Soviet prison-camp slang: "The job went to Michael Scammell, a British translator and editor, who is an expert in Soviet prison-camp slang."
squirrels: "John L. Koprowski is a professor at the University of Arizona. I found him via Wikipedia, where he is identified as a 'leading expert on the ecology and conservation of squirrels.' And my confidence in his expertise was assured when I discovered that his email address included the word 'squirrel.' 'Pretty amazing critters,' he wrote to me from China."
stupidity: "James F. Welles wrote two books on stupidity. Police say he may want to include a new chapter on himself."
subway: "His 14-year-old son, Robert, who is a subway expert. The boy knows, for instance, the location of those rare subway cars where straphangers may still swing from leather-not metal-loops (Myrtle Avenue elevated in Brooklyn and Queens.)

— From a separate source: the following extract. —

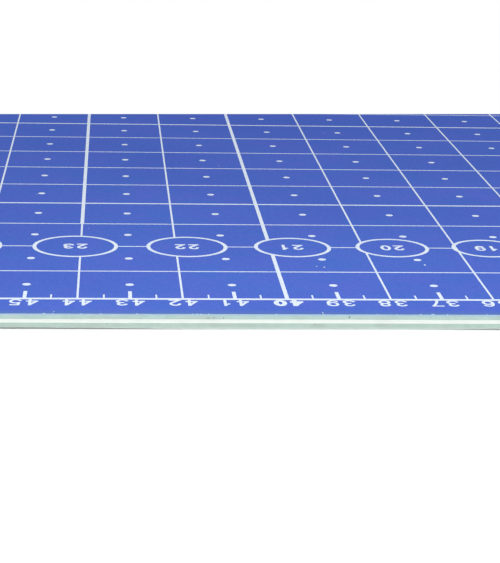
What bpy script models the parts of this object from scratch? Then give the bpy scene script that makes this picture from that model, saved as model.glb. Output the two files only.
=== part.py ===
"""Self-healing cutting mat: five bonded plies with a white centimetre grid printed on the top one.

Metres, +Z up. The origin is the middle of the underside and X runs along the mat. Both printed scales
start at the corner at +X and +Y, so their centimetres grow towards -X and -Y.
"""

import math

import bpy

# Printed scale
SCALE_LENGTH = 0.880
SCALE_WIDTH = 0.580
GRID_PITCH = 0.020
LINES_PER_BOLD = 5
FINE_CROSS_LINE = 0.00041
FINE_LONG_LINE = 0.00048
BOLD_LINE = 0.00080
BORDER_LINE = 0.00100
CENTRE_LINE_FINE_END = 0.060
TICK_LENGTH = 0.0052
TICK_WIDTH = 0.00072

# Row of number rings, on the line this many cells inside the near border. The rings swell away
# from a point beyond the scale's zero: each is one ratio larger, and further from it, than the last.
RING_ROW_CELL_COUNT = 2
RING_POINT_BEYOND_ZERO = 0.0668
FIRST_RING_DISTANCE = 0.1790
RING_SIZE_RATIO = 1.04855
RING_RADIUS_SHARE = 0.01687
RING_STROKE = 0.00081
RING_STEPS = 20

# Plies
EDGE_MARGIN = 0.010
CORNER_RADIUS = 0.006
CORNER_STEPS = 8
FILM_THICKNESS = 0.00015
LOWER_HEALING_THICKNESS = 0.00107
CORE_THICKNESS = 0.00073
UPPER_HEALING_THICKNESS = 0.00086
BOND_GAP = 0.00001
INK_THICKNESS = 0.00002

MAT_LENGTH = SCALE_LENGTH + 2 * EDGE_MARGIN
MAT_WIDTH = SCALE_WIDTH + 2 * EDGE_MARGIN

# Blender's fill drops faces thinner than about 0.03 units, so outlines are drawn in millimetres
# and their objects scaled back to metres.
DRAWN_UNIT = 0.001

# Each finish is a linear colour and a roughness.
BLUE_FILM = ((0.095, 0.162, 0.638), 0.45)
PALE_FILM = ((0.578, 0.723, 0.680), 0.50)
PALE_GREEN_SHEET = ((0.503, 0.665, 0.630), 0.55)
WHITE_CORE = ((0.855, 0.930, 0.887), 0.50)
WHITE_INK = ((0.687, 0.831, 0.930), 0.50)


def clear_scene():
    for obj in list(bpy.data.objects):
        bpy.data.objects.remove(obj)


def new_material(name, finish):
    colour, roughness = finish
    material = bpy.data.materials.new(name)
    material.use_nodes = True
    shader = material.node_tree.nodes["Principled BSDF"]
    shader.inputs["Base Color"].default_value = (*colour, 1.0)
    shader.inputs["Roughness"].default_value = roughness
    shader.inputs["Metallic"].default_value = 0.0
    return material


def flat_plate(name, outlines, thickness, low, material, collection):
    """A plate whose underside is at low. Each outline inside the first one is a hole."""
    curve = bpy.data.curves.new(name, "CURVE")
    curve.dimensions = "2D"
    curve.fill_mode = "BOTH"
    curve.extrude = thickness / 2 / DRAWN_UNIT
    for outline in outlines:
        spline = curve.splines.new("POLY")
        spline.points.add(len(outline) - 1)
        for point, (x, y) in zip(spline.points, outline):
            point.co = (x / DRAWN_UNIT, y / DRAWN_UNIT, 0.0, 1.0)
        spline.use_cyclic_u = True
    curve.materials.append(material)
    plate = bpy.data.objects.new(name, curve)
    plate.scale = (DRAWN_UNIT, DRAWN_UNIT, DRAWN_UNIT)
    plate.location.z = low + thickness / 2
    collection.objects.link(plate)
    return plate


def rounded_rectangle(length, width, radius):
    points = []
    for quarter, (side_x, side_y) in enumerate(((1, 1), (-1, 1), (-1, -1), (1, -1))):
        centre_x = side_x * (length / 2 - radius)
        centre_y = side_y * (width / 2 - radius)
        for step in range(CORNER_STEPS + 1):
            angle = math.radians(90) * (quarter + step / CORNER_STEPS)
            points.append((centre_x + radius * math.cos(angle), centre_y + radius * math.sin(angle)))
    return points


def circle(x, y, radius):
    return [
        (
            x + radius * math.cos(math.tau * step / RING_STEPS),
            y + radius * math.sin(math.tau * step / RING_STEPS),
        )
        for step in range(RING_STEPS)
    ]


def number_rings():
    """Centre along X and centreline radius of each ring that fits, in the order of their numbers."""
    point = SCALE_LENGTH / 2 + RING_POINT_BEYOND_ZERO
    room = point + SCALE_LENGTH / 2 - TICK_LENGTH
    rings = []
    distance = FIRST_RING_DISTANCE
    while distance * (1 + RING_RADIUS_SHARE) < room:
        rings.append((point - distance, distance * RING_RADIUS_SHARE))
        distance *= RING_SIZE_RATIO
    return rings


def whole_cells(extent):
    return math.floor(round(extent / GRID_PITCH, 6))


def ring_row_place():
    """The ring row's Y, which is that of the grid line it replaces."""
    cells_from_zero = whole_cells(SCALE_WIDTH) - RING_ROW_CELL_COUNT
    return SCALE_WIDTH / 2 - cells_from_zero * GRID_PITCH


def grid_lines(extent, fine_line):
    """Place and half width of each printed line between two border lines."""
    lines = []
    for number in range(1, whole_cells(extent) + 1):
        place = extent / 2 - number * GRID_PITCH
        width = fine_line if number % LINES_PER_BOLD else BOLD_LINE
        if place + extent / 2 > BORDER_LINE + width:
            lines.append((place, width / 2))
    return lines


# A profile lists (distance along a line, half its width there), from one end to the other.


def even_profile(start, end, half_width):
    return [(start, half_width), (end, half_width)]


def centre_profile(start, end):
    """Fine near both border lines and bold between."""
    low = start + CENTRE_LINE_FINE_END
    high = end - CENTRE_LINE_FINE_END
    fine = FINE_CROSS_LINE / 2
    bold = BOLD_LINE / 2
    return [(start, fine), (low, fine), (low, bold), (high, bold), (high, fine), (end, fine)]


def ringed_profile(start, end, half_width, rings):
    """A line that swells into the outer edge of each ring on it."""
    points = [(start, half_width)]
    for centre, radius in sorted(rings):
        outer = radius + RING_STROKE / 2
        meet = math.asin(half_width / outer)
        steps = RING_STEPS // 2
        for step in range(steps + 1):
            angle = meet + (math.pi - 2 * meet) * step / steps
            points.append((centre - outer * math.cos(angle), outer * math.sin(angle)))
    points.append((end, half_width))
    return points


def half_width_at(profile, distance):
    for (start, half_width), (end, _) in zip(profile, profile[1:]):
        if start <= distance <= end and start < end:
            return half_width
    return profile[-1][1]


def part_of(profile, start, end):
    inside = [point for point in profile if start < point[0] < end]
    first = (start, half_width_at(profile, start))
    last = (end, half_width_at(profile, end))
    return [first, *inside, last]


def ring_gap(place, half_width, rings):
    """Half the length that a ring blanks out of a line crossing the ring row, or nothing."""
    for centre, radius in rings:
        offset = max(0.0, abs(place - centre) - half_width)
        if offset < radius - RING_STROKE:
            return math.sqrt(radius**2 - offset**2)
    return None


def stub_points(place, profile):
    """A line end or tick that stands on a border line, from its left foot round to its right foot."""
    left = [(place - half_width, distance) for distance, half_width in profile]
    right = [(place + half_width, distance) for distance, half_width in reversed(profile)]
    return left + right


def ladder_outlines(span, reach, lines, low_stubs, high_stubs):
    """A frame of border lines, span across by reach along, with whole lines between its two rails.

    lines holds (place, profile). low_stubs and high_stubs hold the same, for what stands on the rail
    at -reach / 2 or hangs from the one at +reach / 2, each profile starting at its rail.
    """
    half_border = BORDER_LINE / 2
    outer_u = span / 2 + half_border
    outer_v = reach / 2 + half_border
    outlines = [[(-outer_u, -outer_v), (outer_u, -outer_v), (outer_u, outer_v), (-outer_u, outer_v)]]
    border = even_profile(half_border - reach / 2, reach / 2 - half_border, half_border)
    posts = [(-span / 2, border), *sorted(lines), (span / 2, border)]
    for (low_u, low_line), (high_u, high_line) in zip(posts, posts[1:]):
        window = [(low_u + half_width, distance) for distance, half_width in low_line]
        for place, profile in sorted(high_stubs):
            if low_u < place < high_u:
                window += stub_points(place, profile)
        window += [(high_u - half_width, distance) for distance, half_width in reversed(high_line)]
        for place, profile in sorted(low_stubs, reverse=True):
            if low_u < place < high_u:
                window += reversed(stub_points(place, profile))
        outlines.append(window)
    return outlines


def tick_stubs(extent, rail):
    """Ticks on a border line at the middle of each cell. rail is signed and they point to 0."""
    inward = -math.copysign(1.0, rail)
    foot = rail + inward * BORDER_LINE / 2
    tip = rail + inward * TICK_LENGTH
    first = extent / 2 - GRID_PITCH / 2
    places = [first - number * GRID_PITCH for number in range(whole_cells(extent))]
    return [(place, even_profile(foot, tip, TICK_WIDTH / 2)) for place in places]


def cross_line_outlines(rings):
    """Border, lines across the mat, and ticks on the two long border lines."""
    rail = SCALE_WIDTH / 2
    ring_row = ring_row_place()
    foot = rail - BORDER_LINE / 2
    whole = []
    low_stubs = tick_stubs(SCALE_LENGTH, -rail)
    high_stubs = tick_stubs(SCALE_LENGTH, rail)
    lines = [
        (place, even_profile(-foot, foot, half_width))
        for place, half_width in grid_lines(SCALE_LENGTH, FINE_CROSS_LINE)
        if abs(place) > BOLD_LINE
    ]
    lines.append((0.0, centre_profile(-foot, foot)))
    for place, profile in lines:
        gap = ring_gap(place, half_width_at(profile, ring_row), rings)
        if gap is None:
            whole.append((place, profile))
        else:
            low_stubs.append((place, part_of(profile, -foot, ring_row - gap)))
            high_stubs.append((place, part_of(profile, ring_row + gap, foot)[::-1]))
    return ladder_outlines(SCALE_LENGTH, SCALE_WIDTH, whole, low_stubs, high_stubs)


def long_line_outlines(rings):
    """Border, lines along the mat, ticks on the two short border lines, and the ring row.

    Drawn a quarter turn back, so that x here is the mat's Y and y here is its -X.
    """
    rail = SCALE_LENGTH / 2
    ring_row = ring_row_place()
    foot = rail - BORDER_LINE / 2
    threaded = [(-centre, radius) for centre, radius in rings]
    lines = [
        (place, even_profile(-foot, foot, half_width))
        for place, half_width in grid_lines(SCALE_WIDTH, FINE_LONG_LINE)
        if abs(place - ring_row) > BOLD_LINE
    ]
    lines.append((ring_row, ringed_profile(-foot, foot, FINE_LONG_LINE / 2, threaded)))
    low_ticks = tick_stubs(SCALE_WIDTH, -rail)
    high_ticks = tick_stubs(SCALE_WIDTH, rail)
    outlines = ladder_outlines(SCALE_WIDTH, SCALE_LENGTH, lines, low_ticks, high_ticks)
    for centre, radius in threaded:
        outlines.append(circle(ring_row, centre, radius - RING_STROKE / 2))
    return outlines


def build_plies(collection):
    """Stacks the plies from the underside up, each a bond line above the last. Gives the top."""
    blue = new_material("blue_film", BLUE_FILM)
    pale = new_material("pale_film", PALE_FILM)
    healing = new_material("pale_green_sheet", PALE_GREEN_SHEET)
    core = new_material("white_core", WHITE_CORE)
    stack = (
        ("bottom_film", FILM_THICKNESS, pale),
        ("lower_healing_sheet", LOWER_HEALING_THICKNESS, healing),
        ("core_sheet", CORE_THICKNESS, core),
        ("upper_healing_sheet", UPPER_HEALING_THICKNESS, healing),
        ("top_film", FILM_THICKNESS, blue),
    )
    outline = rounded_rectangle(MAT_LENGTH, MAT_WIDTH, CORNER_RADIUS)
    low = 0.0
    for name, thickness, material in stack:
        flat_plate(name, [outline], thickness, low, material, collection)
        low += thickness + BOND_GAP
    return low


def build_print(collection, low):
    ink = new_material("white_ink", WHITE_INK)
    rings = number_rings()
    flat_plate("cross_lines_ink", cross_line_outlines(rings), INK_THICKNESS, low, ink, collection)
    low += INK_THICKNESS + BOND_GAP
    long_lines = flat_plate(
        "long_lines_ink", long_line_outlines(rings), INK_THICKNESS, low, ink, collection
    )
    long_lines.rotation_euler.z = math.radians(90)


def main():
    clear_scene()
    collection = bpy.data.collections.new("cutting_mat")
    bpy.context.scene.collection.children.link(collection)
    top = build_plies(collection)
    build_print(collection, top)


main()
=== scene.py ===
"""Looks of the self-healing cutting mat: plies with cut edges, printed scale, stage and camera.

Metres, +Z up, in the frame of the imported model. Both printed scales start at the corner at +X and
+Y, and their numerals stand upright for someone at the +Y side.
"""

import math
import random

import bpy
from mathutils import Matrix, Vector, noise
from mathutils.geometry import delaunay_2d_cdt


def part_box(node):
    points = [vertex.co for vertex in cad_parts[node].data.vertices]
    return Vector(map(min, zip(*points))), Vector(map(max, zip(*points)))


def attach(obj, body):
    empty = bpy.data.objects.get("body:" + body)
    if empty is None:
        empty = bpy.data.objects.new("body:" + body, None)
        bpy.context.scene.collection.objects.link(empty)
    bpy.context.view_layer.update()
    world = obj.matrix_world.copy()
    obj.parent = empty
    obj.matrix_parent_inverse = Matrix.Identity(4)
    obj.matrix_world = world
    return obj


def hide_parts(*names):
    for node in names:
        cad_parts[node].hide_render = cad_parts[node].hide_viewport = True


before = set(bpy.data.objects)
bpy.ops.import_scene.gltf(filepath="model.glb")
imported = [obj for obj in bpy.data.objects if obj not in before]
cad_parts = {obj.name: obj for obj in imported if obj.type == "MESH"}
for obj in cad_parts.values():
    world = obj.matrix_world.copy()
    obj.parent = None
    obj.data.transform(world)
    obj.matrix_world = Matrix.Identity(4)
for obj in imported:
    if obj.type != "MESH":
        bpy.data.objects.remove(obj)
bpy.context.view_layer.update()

BODY = "root"
MM = 0.001
UP = Vector((0, 0, 1))
NEAR_WAY = Vector((0, -1))

# How Blender's triangulation fills outlines, which it gets in millimetres
FILL_INSIDE = 1
FILL_TOLERANCE = 1e-3

# Printed scale, in metres
BORDER_LINE = 0.00100
FINE_CROSS_LINE = 0.00041
FINE_LONG_LINE = 0.00048
BOLD_LINE = 0.00080
GRID_PITCH = 0.020
CENTIMETRE = 0.010
COUNT_DIGITS = 4
LINES_PER_BOLD = 5
HALF_CENTIMETRES_PER_CELL = round(2 * GRID_PITCH / CENTIMETRE)
CENTRE_LINE_FINE_END = 0.060
TICK_LENGTH = 0.0052
TICK_WIDTH = 0.00072
HALF_TICK_LENGTH = 0.0029
HALF_TICK_WIDTH = 0.00032
DOT_RADIUS = 0.00083
DOT_STEPS = 20

# Number rings, which swell away from a point beyond the scale's zero
RING_ROW_CELL_COUNT = 2
RING_POINT_BEYOND_ZERO = 0.0668
FIRST_RING_DISTANCE = 0.1790
RING_SIZE_RATIO = 1.04855
RING_RADIUS_SHARE = 0.01687
RING_STROKE = 0.00081
RING_STEPS = 72

# Numerals, with the step between the points of their arcs in degrees
DIGIT_HEIGHT = 0.0040
DIGIT_WIDTH = 0.00234
DIGIT_PITCH = 0.00314
DIGIT_STROKE = 0.00056
BOLD_DIGIT_WIDTH = 0.00252
BOLD_STROKE = 0.00090
RING_DIGIT_WIDTH = 0.00224
RING_DIGIT_PITCH = 0.00284
RING_DIGIT_STROKE = 0.00064
ENDS_IN_ONE_SHIFT = 0.00025
NUMERAL_GAP = 0.00002
BOLD_NUMBER_STEP = 10
ARC_STEP = 15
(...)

survival in the wilderness: "An Army veteran who is an expert in survival in the wilderness, Mr. Horning had evoked comparisons to the movie character Rambo. Mr. Horning is also wanted for questioning about a killing in California in 1990 in which a robbery victim was dismembered."
T
taking testimony from people who've survived "direct personal close encounters" with aliens: "The city panel would promote 'harmonious, peaceful, mutually respectful and beneficial coexistence' between earthlings and extraterrestrials, in part by developing protocols for 'diplomatic contact.' Its seven members would include an expert in taking testimony from people who've survived 'direct personal close encounters' with aliens."
tavern: "I turned to Fritz Hahn, tavern expert for The Post's Going Out Guide and a man well-acquainted with the dives of NoVa, D.C. and elsewhere. I asked what rules should be used to define a dive bar. I started out with some suggestions: 1) No kids. 2) Decent jukebox. 3) Inedible food."
thirteen: "America's leading expert on 13 may be Tom Fernsler, a 59-year-old math teacher at the University of Delaware. He became interested in the topic in 1987 when he noticed that there were three Friday the 13ths in that year, something that he later found happens about once every 11 years."
tree: "Congressman Davey, Tree Expert, Says New Plan Will Doom Trees"
turtle: U.S. Marines are taught to overcome obstacles with a minimum of help. But when some Marines prepared to charge a hill in a training exercise here a few months ago, they were forced to halt and radio the one man who could help them advance: Brian Henen, turtle expert.
U
um and uh: "A study by researchers at Max-Planck-Institut für Psycholinguistik concluded that the universal word is huh. 'Interesting,' said an expert in um and uh."
V
virtual currency: "Scott Dueweke, a virtual-currency expert at consulting firm Booz Allen Hamilton Inc., includes a Dark Wallet video made by Mr. Wilson when he explains bitcoin to regulators and law-enforcement officials. Mr. Wilson's video features ominous music and an image of Edward Snowden, the National Security Agency contractor turned leaker. "It spooked the hell out of them," Mr. Dueweke says."
W
wood carving: "She had previously studied sculpture and painting and worked on restoring an organ in Florence's Pitti Palace before apprenticing at the Smithsonian Institution, under conservator Scott Odell, and at the Metropolitan Museum in New York, under instrument expert Stewart Pollens. Soon after Mr. Fiuzzi's enterprise opened its doors, Ms. Conti, an expert in wood carving and inlay, and then Ms. Mingazzini, who specializes in tuning, joined the team."